Betting on recruiters: How to avoid burnout

Man working on laptop at home

3 mins, 40 secs read time

With the ebbs and flows of the economy, and still a record high number of open jobs, recruiters are working around the clock to fill open requisitions and hire talented people. And many have been feeling the pressure, becoming overworked and depleted.

It’s no secret that the effects of recruiter burnout can certainly have consequences on your business. When the hiring team is inundated with a mountain of tasks that become impossible to achieve, they may not be able to effectively build strong alignment with hiring managers or stay organized, which can result in making the wrong hire – a costly mistake.

At Greenhouse Open 2022, author, career advisor HR consultant Laurie Ruettimann led a discussion with apanel of talent professionals to share what strategies they use to help put themselves first and find motivation when they’re feeling disconnected and burnt out.

Joined by Israel Gutierrez, VP of Talent Acquisition at Axios, Claude Silver, Chief Heart Officer at VaynerMedia, and Carlos Rios, Human Resources Director at Nordstrom, the conversation centered on actionable tools they use and encourage on their teams. Here are the tips we learned during this session.

Be aware of your needs

While many resources might exist through your organization’s benefits package to support burnout, employees first need to take a step back to understand their personal needs.

Understanding your needs can often signal how you can show up and set expectations. Carlos shared, “It’s really important for me to say ‘this is where I start, and this is where I stop, and this is where you start and stop.’” This practice of boundary setting is so important for maintaining realistic expectations for what you can accomplish, and avoiding moments of disappointment when making commitments.

Boundaries are my love language.
–Carlos Rios, Human Resources Director at Nordstrom

Self-awareness takes practice and great managers can support individuals by creating a space of trust to have conversations about their employees’ individual needs.

Israel recommended an exercise he does with his team to reduce burnout while working remotely. He challenges his team to proactively come up with tactics for taking care of themselves when they need it most. He shared, “For example, you’re burnt out, and dreading the next 3 hours of back-to-back Zoom meetings. What action are you going to take to mitigate that? Take a walk? Get a coffee at your favorite coffee shop? Especially for recruiters, it’s incredibly important for us to really be our full selves when we come back to work. This is when we’re the best at recruiting. This is when we’re the most engaging with candidates, and can talk about the Axios mission and role at hand.”

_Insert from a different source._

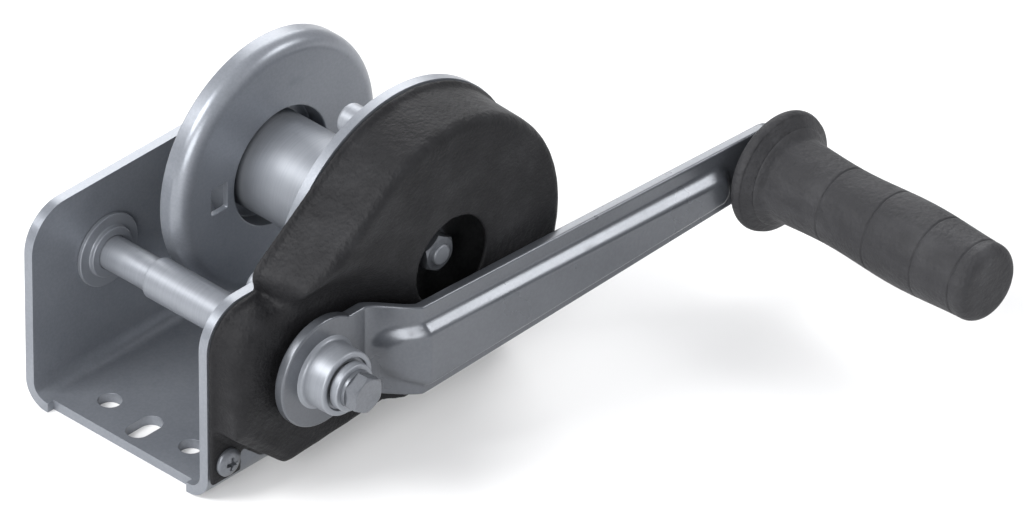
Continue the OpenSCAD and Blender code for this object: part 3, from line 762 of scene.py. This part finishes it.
def screwTree(head):  # one head on each given point, each turned by chance
    tree, given = startTree("cover_screws", {"Seed": 3, "Spin": 1.57})
    source = addNode(tree, "GeometryNodeObjectInfo", {}, {"Object": head})
    chance = addNode(tree, "FunctionNodeRandomValue", {"data_type": "FLOAT"})
    tree.links.new(given["Seed"].socket, chance.inputs["Seed"])
    spin = Flow(tree, chance.outputs[1]) * given["Spin"]
    outward = addNode(tree, "FunctionNodeEulerToRotation", {},
                      [vector(tree, math.pi / 2, 0.0, 0.0)])
    spun = addNode(tree, "FunctionNodeEulerToRotation", {}, [vector(tree, 0.0, 0.0, spin)])
    both = addNode(tree, "FunctionNodeRotateRotation", {"rotation_space": "LOCAL"},
                   [outward.outputs[0], spun.outputs[0]])
    spread = addNode(tree, "GeometryNodeInstanceOnPoints", {},
                     {"Points": given["Geometry"], "Instance": source.outputs["Geometry"],
                      "Rotation": both.outputs[0]})
    endTree(tree, spread.outputs[0], fastenerSteel)
    return tree


def makeScrews(cfg):
    head = bpy.data.objects.new("screw_head", screwHeadMesh(cfg))
    spots = []
    for node in ("cover_screw_front", "cover_screw_back"):
        low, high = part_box(node)
        spots.append(((low.x + high.x) / 2, low.y + cfg["seat"] * mm, (low.z + high.z) / 2))
    mesh = bpy.data.meshes.new("screw_points")
    mesh.from_pydata(spots, [], [])
    given = {"Seed": cfg["seed"], "Spin": cfg["spin"]}
    piece = grow("cover_screws", screwTree(head), given, mesh)
    shadeSmooth(piece.data, 40)
    standFor(piece, "cover_screw_front", "cover_screw_back")
    bpy.data.objects.remove(head)


gripSizes = {"barrel": 15.8, "guard": 23.6, "guardThick": 5.0, "rimRound": 0.8, "neck": 12.6,
             "neckLength": 4.0, "shoulder": 0.97, "flare": 18.6, "flareEnd": 8.0, "fillet": 5.0,
             "waist": 0.7, "waistLength": 11.0, "waistShift": 1.7, "endRound": 4.5,
             "groove": 0.45, "grooveWidth": 0.4, "grooves": 3, "firstGroove": 35.0,
             "pitch": 23.6, "lastGroove": 7.0, "segments": 96, "rings": 700}


def grooveAt(a, spot, given):
    off = (a - spot) / given["Groove width"]
    return given["Groove"] * (0.0 - off * off).maths("EXPONENT")


def gripTree(grooves):  # rings along a line, each with a radius from its place
    tree, given = startTree("grip_barrel", {
        "Length": 0.104, "Root": 0.004, "Barrel": 0.0158, "Guard": 0.0236, "Guard thick": 0.005,
        "Rim round": 0.8, "Neck": 0.0126, "Shoulder": 0.97, "Flare": 0.0186,
        "Flare end": 0.008, "Fillet": 0.005, "Waist": 0.0007, "Waist length": 0.011,
        "Waist shift": 1.7, "End round": 0.0045, "Groove": 0.00045, "Groove width": 0.0004,
        "First groove": 0.035, "Groove pitch": 0.0236, "Last groove": 0.093, "Rings": 700,
        "Segments": 96})
    line = addNode(tree, "GeometryNodeCurvePrimitiveLine")
    tree.links.new(vector(tree, 0.0, 0.0, given["Length"].socket), line.inputs["End"])
    rings = addNode(tree, "GeometryNodeResampleCurve", {}, {"Curve": line.outputs[0],
                                                           "Count": given["Rings"]})
    place = addNode(tree, "GeometryNodeInputPosition").outputs[0]
    height = Flow(tree, addNode(tree, "ShaderNodeSeparateXYZ", {}, [place]).outputs[2])
    a = height - given["Root"]  # distance beyond the guard's back face
    shoulder = given["Guard"] * given["Shoulder"]
    along = (a - given["Guard thick"]) / (given["Flare end"] - given["Guard thick"])
    flare = shoulder - along * (shoulder - given["Flare"])
    settle = a.step(given["Flare end"], given["Flare end"] + given["Fillet"])
    waist = (a / given["Waist length"] - given["Waist shift"]).maths("SINE") * given["Waist"]
    barrel = given["Barrel"] - waist + (given["Flare"] - given["Barrel"]) * (1 - settle) ** 2.0
    pastRim = (a - given["Guard thick"]).maths("GREATER_THAN", 0.0)
    onFlare = 1 - (a - given["Flare end"]).maths("GREATER_THAN", 0.0)
    half = given["Guard thick"] / 2
    rimPlace = ((a - half) / half).maths("MINIMUM", 1.0).maths("MAXIMUM", -1.0)
    rimFall = 1 - (1 - rimPlace * rimPlace).maths("SQRT")
    rim = given["Guard"] - half * given["Rim round"] * rimFall
    beyondRim = onFlare * flare + (1 - onFlare) * barrel
    beyondNeck = pastRim * beyondRim + (1 - pastRim) * rim
    onNeck = a.maths("LESS_THAN", 0.0)
    radius = onNeck * given["Neck"] + (1 - onNeck) * beyondNeck
    for k in range(grooves):
        spot = given["First groove"] + given["Groove pitch"] * float(k)
        radius = radius - grooveAt(a, spot, given)
    radius = radius - grooveAt(a, given["Last groove"], given)
    left = (given["Length"] - height) / given["End round"]  # to the rounded end
    rounding = (1 - left.maths("MINIMUM", 1.0)).maths("MAXIMUM", 0.0)
    fall = 1 - (1 - rounding * rounding).maths("MAXIMUM", 0.0).maths("SQRT")
    radius = radius - given["End round"] * fall
    widths = addNode(tree, "GeometryNodeSetCurveRadius", {}, {"Curve": rings.outputs[0],
                                                             "Radius": radius})
    circle = addNode(tree, "GeometryNodeCurvePrimitiveCircle", {},
                     {"Resolution": given["Segments"], "Radius": 1.0})
    swept = addNode(tree, "GeometryNodeCurveToMesh", {},
                    {"Curve": widths.outputs[0], "Profile Curve": circle.outputs[0],
                     "Fill Caps": True})
    read = addNode(tree, "GeometryNodeInputRadius")
    tree.links.new(read.outputs[0], swept.inputs["Scale"])
    endTree(tree, swept.outputs[0], gripBlack)
    return tree


def makeGrip(cfg):
    low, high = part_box("grip")
    length = high.y - low.y
    root = cfg["neckLength"] * mm
    given = {"Length": length, "Root": root, "Barrel": cfg["barrel"] * mm,
             "Guard": cfg["guard"] * mm, "Guard thick": cfg["guardThick"] * mm,
             "Rim round": cfg["rimRound"], "Neck": cfg["neck"] * mm,
             "Shoulder": cfg["shoulder"], "Flare": cfg["flare"] * mm,
             "Flare end": cfg["flareEnd"] * mm, "Fillet": cfg["fillet"] * mm,
             "Waist": cfg["waist"] * mm, "Waist length": cfg["waistLength"] * mm,
             "Waist shift": cfg["waistShift"], "End round": cfg["endRound"] * mm,
             "Groove": cfg["groove"] * mm, "Groove width": cfg["grooveWidth"] * mm,
             "First groove": cfg["firstGroove"] * mm, "Groove pitch": cfg["pitch"] * mm,
             "Last groove": length - root - cfg["lastGroove"] * mm,
             "Rings": cfg["rings"], "Segments": cfg["segments"]}
    piece = grow("grip_moulding", gripTree(cfg["grooves"]), given)
    placeMesh(piece, Vector((gripAxis.x, high.y, gripAxis.z)))
    tidyNormals(piece.data)
    shadeSmooth(piece.data, 55)
    standFor(piece, "grip")


makeWasher(washerSizes)
makeScrews(screwSizes)
makeGrip(gripSizes)
print("grown pieces made")


# stage

lamps = {  # place, size, watts
    "back": ((1.5, 1.4, 1.4), 1.6, 38),
    "key": ((-1.5, 0.7, 1.7), 1.0, 52),
    "front": ((-2.1, -1.0, 1.0), 1.2, 40),
    "side": ((1.67, -1.45, 1.56), 0.7, 22),
}
makeCamera(stageSizes)
makeWorld()
for name, (place, size, power) in lamps.items():
    addLamp(name, place, size, power)
floorMesh = bpy.data.meshes.new("floor")
half = stageSizes["floorSize"] / 2
floorCorners = [(-half, -half, 0), (half, -half, 0), (half, half, 0), (-half, half, 0)]
floorMesh.from_pydata(floorCorners, [], [(0, 1, 2, 3)])
floorMesh.materials.append(floorMaterial())
floor = bpy.data.objects.new("floor", floorMesh)
bpy.context.scene.collection.objects.link(floor)
bpy.context.scene.view_settings.view_transform = "Standard"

Don’t pretend life outside of work doesn’t exist

We are all human with human emotions that affect our day to day. The first day of Greenhouse Open was on the same painful morning when attendees were confronted with the devastating school shooting in Uvalde, Texas. Carlos described feeling heavy, shocked and pained after hearing the news and reminded his team of self-care. “We are going to be flexible, we’re going to lead with heart and with trust, and whatever you need to get your work done is what you need.”

Sometimes companies believe that you have to choose between being high performing or highly empathetic. The two are not mutually exclusive. In fact, letting people be flexible and deal with what they need to in their own way leads to better trust, and in turn better work.

“Courage and vulnerability are brother and sister with one another, '' mentioned Claude. “That person that wants to take a risk on themselves will say, ‘I am at my max, or I need to be off camera today...” She encourages recruiters to be honest with their hiring managers when their commitments are overshadowed by life. Prioritizing honesty and vulnerability is key.

Laurie closed the panel by encouraging learning as a strategic tactic to overcome burnout – the same practice she recommends in her coaching. “Try to learn one new thing in the next 30 days,” she suggested, “It doesn’t have to be about your job, but about life.” This is how we move forward at put ourselves first.